Madan: Setting high benchmarks and expectations for my team to support our excelling business was the starting point of my leadership journey. I wanted to protect and grow the hard-earned credibility I had achieved painstakingly with our senior leadership. Over a period of time, I have realised that a culture of fear of making errors hinders independent thinking.
ALB: What are some of the significant challenges the business has faced in the past few months, and how are you looking to tackle them?
Madan: We are a Dutch company that uses American technology, manufactures in Singapore and Korea, and sells to China certain technologies that are now heavily regulated. Navigating the plethora of regulatory requirements (which may sometimes have conflicting geo-political implications) and due diligence needs has been one of our foremost challenges. Our global compliance team has been at the forefront of interacting with industry associations and government counterparts to clarify and operationalise these regulations through business processes and policies.
ALB: What kind of internal culture are you looking to foster both within the team and your business as a whole?
Madan: We care, we deliver, we innovate – these are the words we live by each day!
ALB: On that note, how would you describe your hiring and talent retention strategy? What kinds of lawyers would make the best fit for your team?
Madan: Being part of an industry where we work alongside the brightest engineers in the world, we, as lawyers, need to be just as innovative as the rest of the company. I believe this is the most important aspect that sets our legal team apart from the others. We do not want to be a team that impedes the company's growth by creating bottlenecks. We act as partners that work based on risk analysis and mitigation based on legal possibilities and industrial realities—lawyers who can think like engineers with problem-solving skills are best suited for our company.
ALB: What kind of compliance system have you established for your company? What are the advantages of it? What parts need further improvement?
Madan: As our business has tripled over the last few years, our compliance team has had one of the highest percentile increase in headcount in the company. This speaks of the keen interest we as a company take in ensuring a robust compliance program. As a company in an industry that is highly regulated and subject to various licensing, trade sanctions and controls globally, we have been working towards evolving our policies, rolling out training and creating legal documents to achieve the highest possible compliance standards.
ALB: What system/mechanism have you built to protect your company’s IP?
Madan: With newer threats on the anvil, IP protection is an ever-evolving task. We use a good mix of legal and operational strategies to achieve higher levels of corporate security. Fundamentally, we try and categorise information and documents to ensure we focus where they are most needed. We then create repositories with various access controls to ensure visibility on a need-to-know basis. Our IT security team is vital in developing systems to control information sharing within the organisation and with external stakeholders. These systems help us discover, classify, protect, and govern sensitive information wherever it lives or travels.
ALB: How would you describe your approach to technology? How has the use of tech within your team evolved since you started at the helm, and what is your blueprint for the next year or two?

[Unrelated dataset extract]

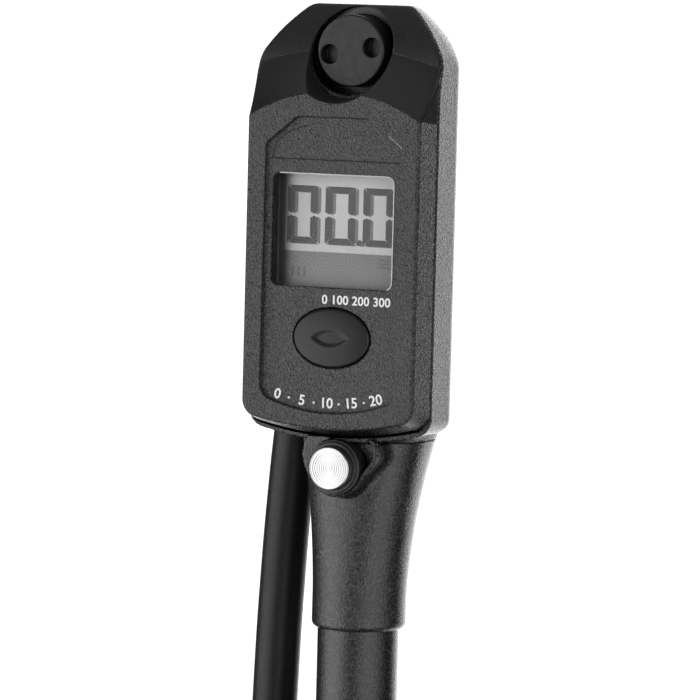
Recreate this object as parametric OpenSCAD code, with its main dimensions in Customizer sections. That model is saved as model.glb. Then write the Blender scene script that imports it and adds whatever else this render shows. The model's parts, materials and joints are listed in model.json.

Madan: My first endeavour being part of a very small global legal team was to invest in legal technology and automate the contract creation, filing and reporting system to optimise the scarce resources for the more strategic tasks. We have since achieved a rate of approximately 81 percent automation of our global contracts. We are a strategic business partner for our global functions in their endeavour to simplify processes, and we play a vital role in vendor selection, SaaS, PaaS and IaaS agreements, and consulting and integration plans. We have so far assisted the business with several programs to leverage technology for our ESG goals.
ALB: How would you rate the current standard of legal services available in your jurisdiction? What do law firms do well, and what could they do better?
Madan: I feel the number of established law firms and legal experts available at different price points is staggering, which is always good from a client standpoint. However, I do feel that there is an overlap in expertise to a large extent. I find that there is a need for newer practice areas and expertise to be developed to cater to more industries and more business operations. For instance, I have been trying very hard to come across lawyers who specialise in the semiconductor industry or manufacturing or global logistics, but I have yet to find this talent locally.
ALB: When it comes to cooperating with external lawyers, what qualities or capabilities do you believe are the most critical to the work and a sustainable long-term cooperating relationship?
Madan: I believe scoping the role of involvement of external counsel is critical. We should know when and why we need expert legal advice. And even when we do involve external counsel in some of our big projects, the attempt is to try and extract a summary of the top five risks involved and then work internally through counter-party negotiations, contract drafting and commercial discussions to mitigate those risks where possible. By not completely handing over responsibility to external counsel, we not only cut costs but also retain control, and we also educate ourselves by working closely together so that we are prepared the next time we face a similar situation.
ALB: What motto do you live by?
Madan: “If you find a job you love, you will never have to work again in your life.”